[Saved entries]

_ _ _ _

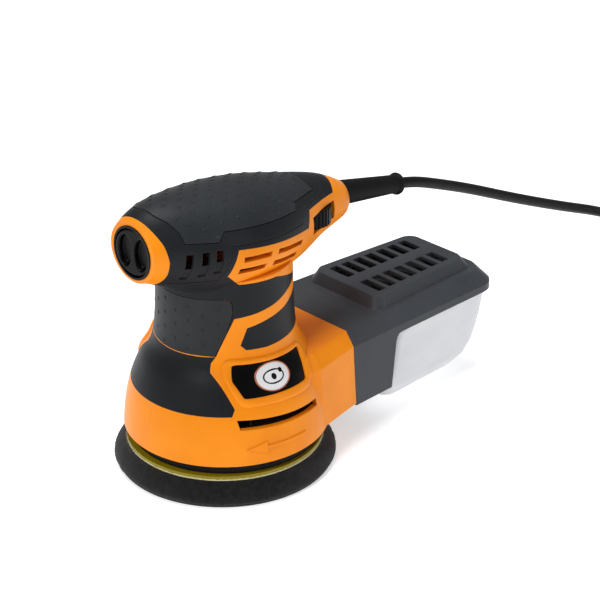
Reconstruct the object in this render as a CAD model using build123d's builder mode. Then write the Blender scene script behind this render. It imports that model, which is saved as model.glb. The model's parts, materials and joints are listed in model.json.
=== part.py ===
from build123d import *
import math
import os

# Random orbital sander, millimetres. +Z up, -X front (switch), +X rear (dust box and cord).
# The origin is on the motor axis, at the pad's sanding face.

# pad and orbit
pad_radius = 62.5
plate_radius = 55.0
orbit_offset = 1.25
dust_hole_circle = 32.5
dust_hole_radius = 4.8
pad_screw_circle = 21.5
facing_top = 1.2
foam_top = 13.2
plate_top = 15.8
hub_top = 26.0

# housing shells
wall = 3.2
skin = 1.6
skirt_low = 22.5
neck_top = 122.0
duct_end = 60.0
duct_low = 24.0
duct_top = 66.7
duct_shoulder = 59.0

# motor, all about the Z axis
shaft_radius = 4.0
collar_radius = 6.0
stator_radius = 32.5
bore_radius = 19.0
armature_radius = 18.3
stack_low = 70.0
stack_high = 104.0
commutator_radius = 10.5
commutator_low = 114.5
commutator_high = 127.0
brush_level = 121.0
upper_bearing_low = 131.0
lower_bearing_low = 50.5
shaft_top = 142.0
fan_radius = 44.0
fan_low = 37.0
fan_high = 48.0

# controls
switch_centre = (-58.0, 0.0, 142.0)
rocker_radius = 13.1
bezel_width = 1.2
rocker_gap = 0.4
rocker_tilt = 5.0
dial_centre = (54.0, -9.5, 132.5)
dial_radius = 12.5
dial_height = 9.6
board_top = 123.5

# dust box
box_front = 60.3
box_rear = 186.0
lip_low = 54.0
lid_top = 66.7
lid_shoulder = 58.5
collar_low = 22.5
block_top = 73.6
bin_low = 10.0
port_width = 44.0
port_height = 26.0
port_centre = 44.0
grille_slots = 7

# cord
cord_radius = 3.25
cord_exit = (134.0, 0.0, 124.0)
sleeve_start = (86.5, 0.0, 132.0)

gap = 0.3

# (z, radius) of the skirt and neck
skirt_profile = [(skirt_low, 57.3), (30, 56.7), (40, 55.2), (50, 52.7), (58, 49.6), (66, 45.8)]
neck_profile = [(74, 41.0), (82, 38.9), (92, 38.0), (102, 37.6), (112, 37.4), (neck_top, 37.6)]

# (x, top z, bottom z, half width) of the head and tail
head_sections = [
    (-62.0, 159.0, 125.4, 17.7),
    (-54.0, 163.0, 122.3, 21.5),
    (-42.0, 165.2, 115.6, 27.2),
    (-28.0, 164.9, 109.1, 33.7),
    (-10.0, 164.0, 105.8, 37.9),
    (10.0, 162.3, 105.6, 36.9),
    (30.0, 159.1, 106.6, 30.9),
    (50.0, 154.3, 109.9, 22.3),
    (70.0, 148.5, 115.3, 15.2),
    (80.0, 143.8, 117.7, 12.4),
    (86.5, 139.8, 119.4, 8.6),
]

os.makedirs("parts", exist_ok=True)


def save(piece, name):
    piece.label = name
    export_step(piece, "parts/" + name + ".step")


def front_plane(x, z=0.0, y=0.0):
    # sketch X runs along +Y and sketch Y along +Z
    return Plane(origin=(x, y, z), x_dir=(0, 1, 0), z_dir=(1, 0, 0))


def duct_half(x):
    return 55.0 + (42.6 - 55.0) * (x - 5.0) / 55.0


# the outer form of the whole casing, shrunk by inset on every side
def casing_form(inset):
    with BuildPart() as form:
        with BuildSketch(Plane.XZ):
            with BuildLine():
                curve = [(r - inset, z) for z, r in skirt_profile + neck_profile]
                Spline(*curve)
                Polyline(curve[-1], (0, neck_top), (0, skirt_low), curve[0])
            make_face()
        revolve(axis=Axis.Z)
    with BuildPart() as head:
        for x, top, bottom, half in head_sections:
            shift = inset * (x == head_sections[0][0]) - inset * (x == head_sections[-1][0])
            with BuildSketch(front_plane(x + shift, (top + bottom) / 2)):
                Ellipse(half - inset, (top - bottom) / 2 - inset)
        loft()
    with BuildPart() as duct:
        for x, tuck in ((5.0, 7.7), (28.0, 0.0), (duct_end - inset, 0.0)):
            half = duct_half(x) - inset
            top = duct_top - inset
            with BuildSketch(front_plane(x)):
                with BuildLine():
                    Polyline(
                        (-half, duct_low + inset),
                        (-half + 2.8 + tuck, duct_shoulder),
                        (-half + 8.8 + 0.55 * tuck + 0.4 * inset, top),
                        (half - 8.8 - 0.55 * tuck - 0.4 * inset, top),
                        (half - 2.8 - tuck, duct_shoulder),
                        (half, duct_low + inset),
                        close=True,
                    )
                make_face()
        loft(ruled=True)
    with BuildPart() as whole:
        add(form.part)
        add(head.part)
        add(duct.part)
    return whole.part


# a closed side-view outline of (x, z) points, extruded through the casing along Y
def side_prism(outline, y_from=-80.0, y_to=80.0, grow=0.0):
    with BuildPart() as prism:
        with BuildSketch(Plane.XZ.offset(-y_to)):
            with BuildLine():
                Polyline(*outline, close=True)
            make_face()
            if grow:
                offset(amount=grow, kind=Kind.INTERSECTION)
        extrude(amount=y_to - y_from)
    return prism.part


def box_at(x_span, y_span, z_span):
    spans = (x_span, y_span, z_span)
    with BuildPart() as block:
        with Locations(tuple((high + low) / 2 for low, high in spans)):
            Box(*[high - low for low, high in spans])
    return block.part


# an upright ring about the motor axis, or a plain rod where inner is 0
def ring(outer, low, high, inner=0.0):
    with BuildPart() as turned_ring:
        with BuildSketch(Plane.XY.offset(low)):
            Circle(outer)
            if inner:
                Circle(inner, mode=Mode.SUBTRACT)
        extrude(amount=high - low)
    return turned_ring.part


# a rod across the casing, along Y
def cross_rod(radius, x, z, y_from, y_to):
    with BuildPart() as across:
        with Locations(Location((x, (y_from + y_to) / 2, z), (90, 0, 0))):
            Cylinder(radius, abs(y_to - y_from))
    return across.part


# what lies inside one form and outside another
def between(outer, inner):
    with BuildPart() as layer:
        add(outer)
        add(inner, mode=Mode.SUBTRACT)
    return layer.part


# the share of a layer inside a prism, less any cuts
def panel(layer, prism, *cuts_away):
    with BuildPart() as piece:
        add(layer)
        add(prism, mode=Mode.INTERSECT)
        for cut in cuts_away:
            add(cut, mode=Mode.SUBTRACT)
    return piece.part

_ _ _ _

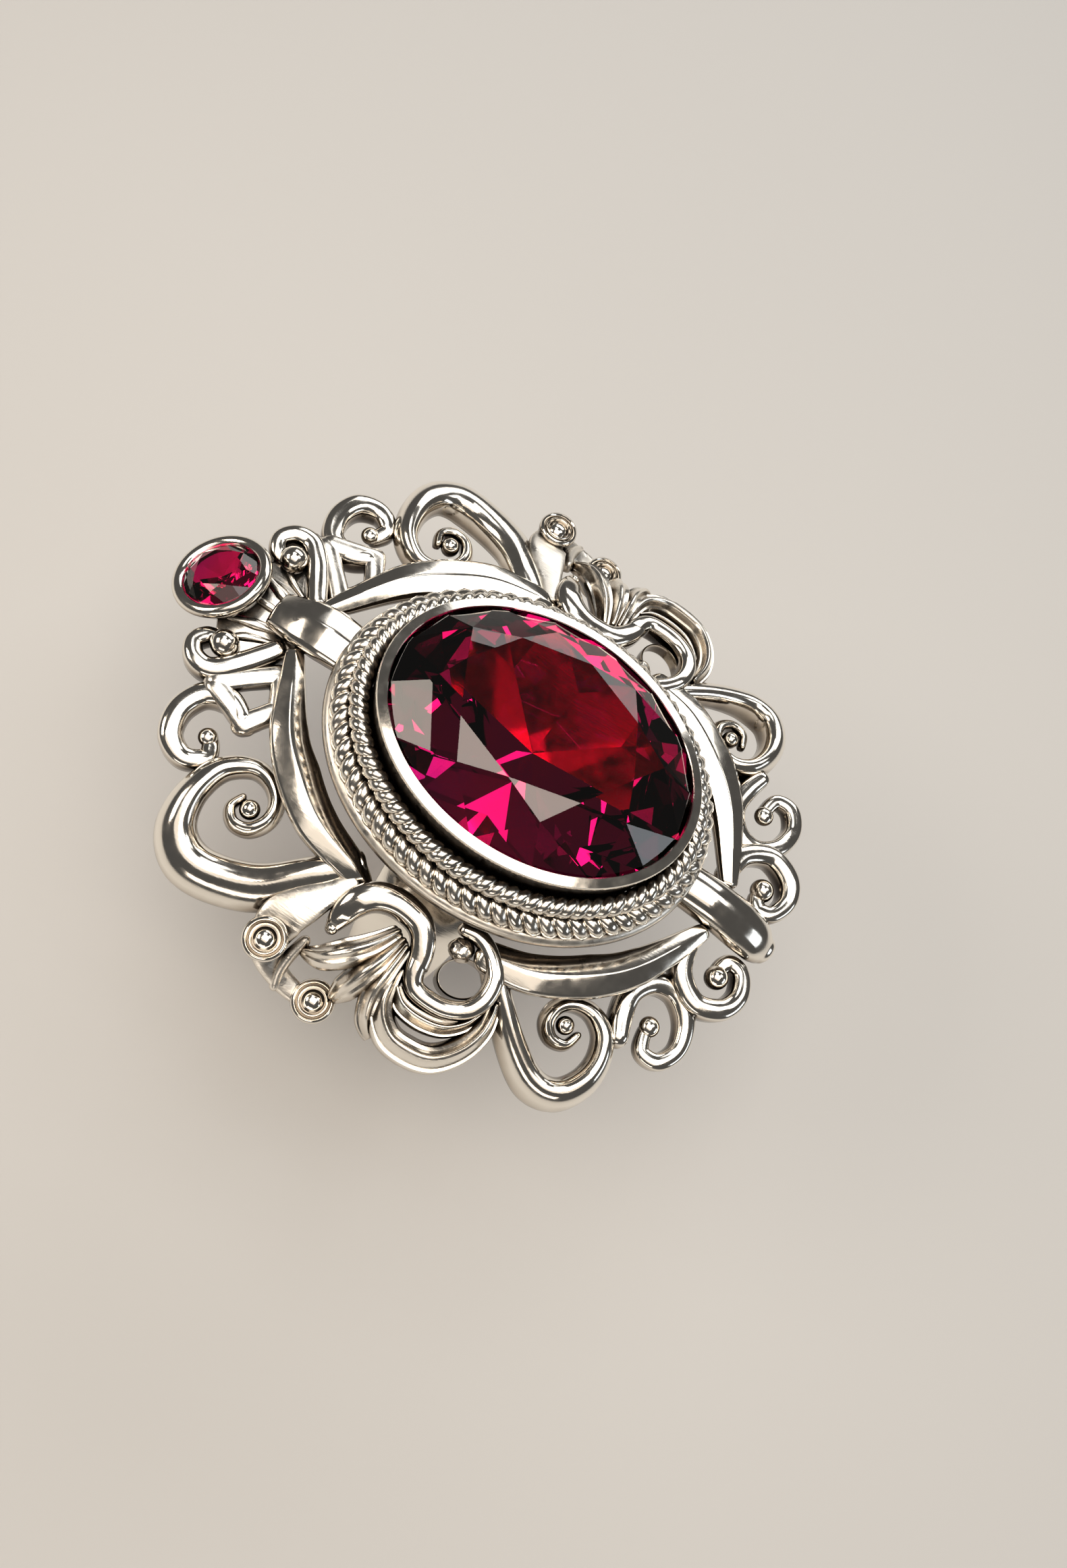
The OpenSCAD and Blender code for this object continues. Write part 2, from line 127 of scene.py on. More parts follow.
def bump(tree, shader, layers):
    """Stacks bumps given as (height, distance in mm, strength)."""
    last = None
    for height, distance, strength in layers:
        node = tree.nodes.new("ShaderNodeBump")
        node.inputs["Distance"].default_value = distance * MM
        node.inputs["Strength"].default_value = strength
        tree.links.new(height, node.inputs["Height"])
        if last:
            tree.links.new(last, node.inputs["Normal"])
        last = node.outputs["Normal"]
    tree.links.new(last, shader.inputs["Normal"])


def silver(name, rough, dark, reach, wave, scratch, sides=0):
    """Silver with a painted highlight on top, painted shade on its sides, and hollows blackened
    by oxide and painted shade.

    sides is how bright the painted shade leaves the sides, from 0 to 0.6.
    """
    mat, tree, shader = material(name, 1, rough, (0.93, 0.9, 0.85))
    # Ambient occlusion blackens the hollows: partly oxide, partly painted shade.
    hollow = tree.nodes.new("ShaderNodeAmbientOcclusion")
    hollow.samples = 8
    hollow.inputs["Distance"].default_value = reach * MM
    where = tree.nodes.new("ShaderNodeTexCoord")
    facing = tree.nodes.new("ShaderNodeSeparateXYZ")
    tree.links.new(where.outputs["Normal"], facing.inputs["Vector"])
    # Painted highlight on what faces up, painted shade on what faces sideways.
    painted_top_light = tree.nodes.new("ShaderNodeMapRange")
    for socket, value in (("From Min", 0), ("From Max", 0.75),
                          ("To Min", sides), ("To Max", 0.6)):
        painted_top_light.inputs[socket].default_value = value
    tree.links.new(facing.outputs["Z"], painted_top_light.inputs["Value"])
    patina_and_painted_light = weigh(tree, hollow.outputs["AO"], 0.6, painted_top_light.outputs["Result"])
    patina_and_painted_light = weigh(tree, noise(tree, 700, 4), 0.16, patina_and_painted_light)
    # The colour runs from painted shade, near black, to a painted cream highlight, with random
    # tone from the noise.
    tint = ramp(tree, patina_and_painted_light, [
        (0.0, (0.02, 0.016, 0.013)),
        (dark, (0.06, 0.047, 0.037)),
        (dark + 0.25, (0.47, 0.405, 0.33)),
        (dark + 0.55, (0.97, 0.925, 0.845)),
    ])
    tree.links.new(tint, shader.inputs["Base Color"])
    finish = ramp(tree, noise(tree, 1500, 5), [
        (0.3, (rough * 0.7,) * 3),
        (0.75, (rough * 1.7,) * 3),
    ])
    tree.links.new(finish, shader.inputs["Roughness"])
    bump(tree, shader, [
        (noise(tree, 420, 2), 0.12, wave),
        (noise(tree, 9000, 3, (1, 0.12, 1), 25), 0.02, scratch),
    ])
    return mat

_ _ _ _

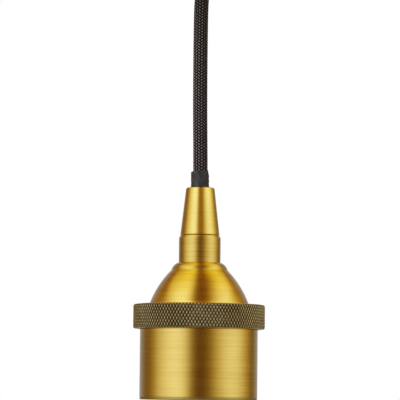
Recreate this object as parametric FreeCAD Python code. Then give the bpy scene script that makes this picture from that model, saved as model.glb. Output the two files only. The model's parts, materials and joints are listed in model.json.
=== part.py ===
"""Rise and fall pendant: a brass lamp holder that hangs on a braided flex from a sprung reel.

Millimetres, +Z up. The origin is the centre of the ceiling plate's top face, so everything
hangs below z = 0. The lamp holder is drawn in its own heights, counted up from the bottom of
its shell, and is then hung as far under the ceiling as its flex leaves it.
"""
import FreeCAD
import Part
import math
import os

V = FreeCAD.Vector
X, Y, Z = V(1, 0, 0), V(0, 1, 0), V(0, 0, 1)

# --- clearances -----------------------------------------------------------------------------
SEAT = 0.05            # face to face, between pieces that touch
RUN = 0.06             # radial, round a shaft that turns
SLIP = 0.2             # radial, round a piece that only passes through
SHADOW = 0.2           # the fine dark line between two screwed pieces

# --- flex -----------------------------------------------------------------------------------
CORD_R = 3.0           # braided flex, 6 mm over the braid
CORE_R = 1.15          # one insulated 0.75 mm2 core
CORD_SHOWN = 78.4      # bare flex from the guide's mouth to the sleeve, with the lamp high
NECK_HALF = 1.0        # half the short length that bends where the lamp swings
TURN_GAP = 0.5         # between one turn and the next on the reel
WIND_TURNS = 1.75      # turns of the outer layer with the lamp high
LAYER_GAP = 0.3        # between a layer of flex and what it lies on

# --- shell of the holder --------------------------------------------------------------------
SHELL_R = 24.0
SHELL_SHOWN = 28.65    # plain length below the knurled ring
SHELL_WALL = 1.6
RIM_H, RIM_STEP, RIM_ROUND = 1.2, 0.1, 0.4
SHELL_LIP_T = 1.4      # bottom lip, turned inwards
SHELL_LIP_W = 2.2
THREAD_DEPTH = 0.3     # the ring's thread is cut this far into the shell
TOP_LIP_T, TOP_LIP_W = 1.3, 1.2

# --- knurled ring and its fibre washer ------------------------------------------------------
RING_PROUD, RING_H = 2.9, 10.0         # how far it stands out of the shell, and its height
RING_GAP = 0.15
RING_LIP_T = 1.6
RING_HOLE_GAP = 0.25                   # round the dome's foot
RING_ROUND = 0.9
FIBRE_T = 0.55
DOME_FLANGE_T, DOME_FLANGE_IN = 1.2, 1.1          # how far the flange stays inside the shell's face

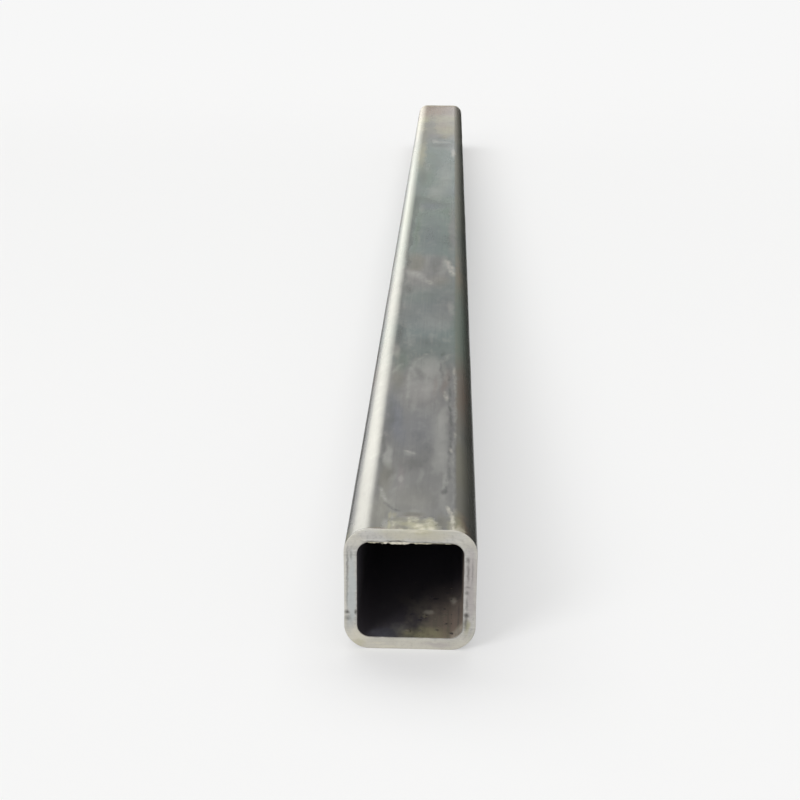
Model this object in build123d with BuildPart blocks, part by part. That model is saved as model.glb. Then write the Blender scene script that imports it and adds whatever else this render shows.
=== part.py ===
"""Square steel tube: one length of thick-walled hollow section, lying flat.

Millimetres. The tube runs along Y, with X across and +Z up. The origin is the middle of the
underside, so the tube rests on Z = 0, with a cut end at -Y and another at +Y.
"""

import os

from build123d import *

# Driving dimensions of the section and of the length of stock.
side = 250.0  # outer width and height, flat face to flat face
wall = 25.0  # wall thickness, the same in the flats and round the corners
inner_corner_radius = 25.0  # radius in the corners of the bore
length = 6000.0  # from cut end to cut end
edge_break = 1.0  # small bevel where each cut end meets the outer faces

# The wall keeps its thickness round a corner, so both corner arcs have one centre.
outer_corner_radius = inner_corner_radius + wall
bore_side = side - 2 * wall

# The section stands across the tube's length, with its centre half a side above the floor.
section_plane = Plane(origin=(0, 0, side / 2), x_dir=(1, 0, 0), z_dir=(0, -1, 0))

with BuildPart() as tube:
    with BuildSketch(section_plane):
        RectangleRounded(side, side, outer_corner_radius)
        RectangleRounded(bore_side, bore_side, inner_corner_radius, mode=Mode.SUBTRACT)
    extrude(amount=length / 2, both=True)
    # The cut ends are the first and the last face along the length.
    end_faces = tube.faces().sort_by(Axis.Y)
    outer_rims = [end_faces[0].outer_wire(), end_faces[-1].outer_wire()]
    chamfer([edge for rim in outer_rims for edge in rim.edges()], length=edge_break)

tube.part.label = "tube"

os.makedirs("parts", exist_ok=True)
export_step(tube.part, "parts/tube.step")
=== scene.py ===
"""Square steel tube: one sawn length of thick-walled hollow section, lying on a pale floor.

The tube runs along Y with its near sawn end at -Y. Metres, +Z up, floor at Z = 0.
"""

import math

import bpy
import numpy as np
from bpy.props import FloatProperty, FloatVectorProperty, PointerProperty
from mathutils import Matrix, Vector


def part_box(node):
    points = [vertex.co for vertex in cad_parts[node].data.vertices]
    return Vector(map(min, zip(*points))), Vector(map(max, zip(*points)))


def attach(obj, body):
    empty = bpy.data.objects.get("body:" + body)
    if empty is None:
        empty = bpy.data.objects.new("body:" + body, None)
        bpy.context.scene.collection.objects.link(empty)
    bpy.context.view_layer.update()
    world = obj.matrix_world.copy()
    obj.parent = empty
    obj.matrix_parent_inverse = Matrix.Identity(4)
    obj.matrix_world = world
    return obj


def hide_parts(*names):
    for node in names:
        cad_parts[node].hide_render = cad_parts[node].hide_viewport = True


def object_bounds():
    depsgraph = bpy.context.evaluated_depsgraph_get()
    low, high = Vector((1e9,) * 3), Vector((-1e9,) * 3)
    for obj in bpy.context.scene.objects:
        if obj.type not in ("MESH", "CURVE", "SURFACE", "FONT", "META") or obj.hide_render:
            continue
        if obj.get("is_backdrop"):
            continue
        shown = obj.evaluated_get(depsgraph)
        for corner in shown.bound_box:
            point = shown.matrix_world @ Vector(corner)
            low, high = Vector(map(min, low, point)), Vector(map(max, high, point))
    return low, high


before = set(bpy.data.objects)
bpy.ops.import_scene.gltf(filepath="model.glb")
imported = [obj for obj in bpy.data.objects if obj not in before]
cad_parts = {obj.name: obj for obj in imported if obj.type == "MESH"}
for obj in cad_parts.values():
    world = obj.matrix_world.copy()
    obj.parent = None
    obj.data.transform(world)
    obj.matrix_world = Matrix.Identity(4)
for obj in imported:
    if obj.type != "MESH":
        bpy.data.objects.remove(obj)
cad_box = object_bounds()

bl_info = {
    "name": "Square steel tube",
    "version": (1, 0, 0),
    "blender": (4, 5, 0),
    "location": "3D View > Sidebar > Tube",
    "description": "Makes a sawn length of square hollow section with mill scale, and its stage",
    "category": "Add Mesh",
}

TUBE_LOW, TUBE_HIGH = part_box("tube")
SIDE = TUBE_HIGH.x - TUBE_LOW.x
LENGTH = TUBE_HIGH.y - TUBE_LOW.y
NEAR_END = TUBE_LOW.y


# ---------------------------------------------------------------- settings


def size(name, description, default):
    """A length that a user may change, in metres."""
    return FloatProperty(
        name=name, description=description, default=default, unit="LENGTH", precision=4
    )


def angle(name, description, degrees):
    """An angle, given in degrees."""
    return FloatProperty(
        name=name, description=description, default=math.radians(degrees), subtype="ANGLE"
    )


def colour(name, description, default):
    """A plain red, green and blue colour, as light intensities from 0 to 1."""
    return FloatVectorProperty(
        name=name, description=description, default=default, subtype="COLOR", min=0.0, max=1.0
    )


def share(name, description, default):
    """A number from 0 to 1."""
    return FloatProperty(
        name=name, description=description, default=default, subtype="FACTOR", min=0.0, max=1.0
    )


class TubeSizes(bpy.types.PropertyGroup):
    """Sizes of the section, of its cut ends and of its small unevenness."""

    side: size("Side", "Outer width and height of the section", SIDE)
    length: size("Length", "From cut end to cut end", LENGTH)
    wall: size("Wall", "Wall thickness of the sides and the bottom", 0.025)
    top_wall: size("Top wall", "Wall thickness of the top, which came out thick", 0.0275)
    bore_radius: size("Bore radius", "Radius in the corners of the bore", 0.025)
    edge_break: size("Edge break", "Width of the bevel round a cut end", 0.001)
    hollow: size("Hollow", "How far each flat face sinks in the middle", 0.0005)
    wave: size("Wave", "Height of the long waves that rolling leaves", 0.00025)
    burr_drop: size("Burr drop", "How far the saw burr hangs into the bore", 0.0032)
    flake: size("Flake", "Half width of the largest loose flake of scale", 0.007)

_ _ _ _

▸ **PROBLEM**:
Within the material above, extract exactly the lines that start at the line containing "# The cut ends" and stop after the line containing "obj.parent = empty", and only those.

▸ **OUTPUT**:
    # The cut ends are the first and the last face along the length.
    end_faces = tube.faces().sort_by(Axis.Y)
    outer_rims = [end_faces[0].outer_wire(), end_faces[-1].outer_wire()]
    chamfer([edge for rim in outer_rims for edge in rim.edges()], length=edge_break)

tube.part.label = "tube"

os.makedirs("parts", exist_ok=True)
export_step(tube.part, "parts/tube.step")
=== scene.py ===
"""Square steel tube: one sawn length of thick-walled hollow section, lying on a pale floor.

The tube runs along Y with its near sawn end at -Y. Metres, +Z up, floor at Z = 0.
"""

import math

import bpy
import numpy as np
from bpy.props import FloatProperty, FloatVectorProperty, PointerProperty
from mathutils import Matrix, Vector


def part_box(node):
    points = [vertex.co for vertex in cad_parts[node].data.vertices]
    return Vector(map(min, zip(*points))), Vector(map(max, zip(*points)))


def attach(obj, body):
    empty = bpy.data.objects.get("body:" + body)
    if empty is None:
        empty = bpy.data.objects.new("body:" + body, None)
        bpy.context.scene.collection.objects.link(empty)
    bpy.context.view_layer.update()
    world = obj.matrix_world.copy()
    obj.parent = empty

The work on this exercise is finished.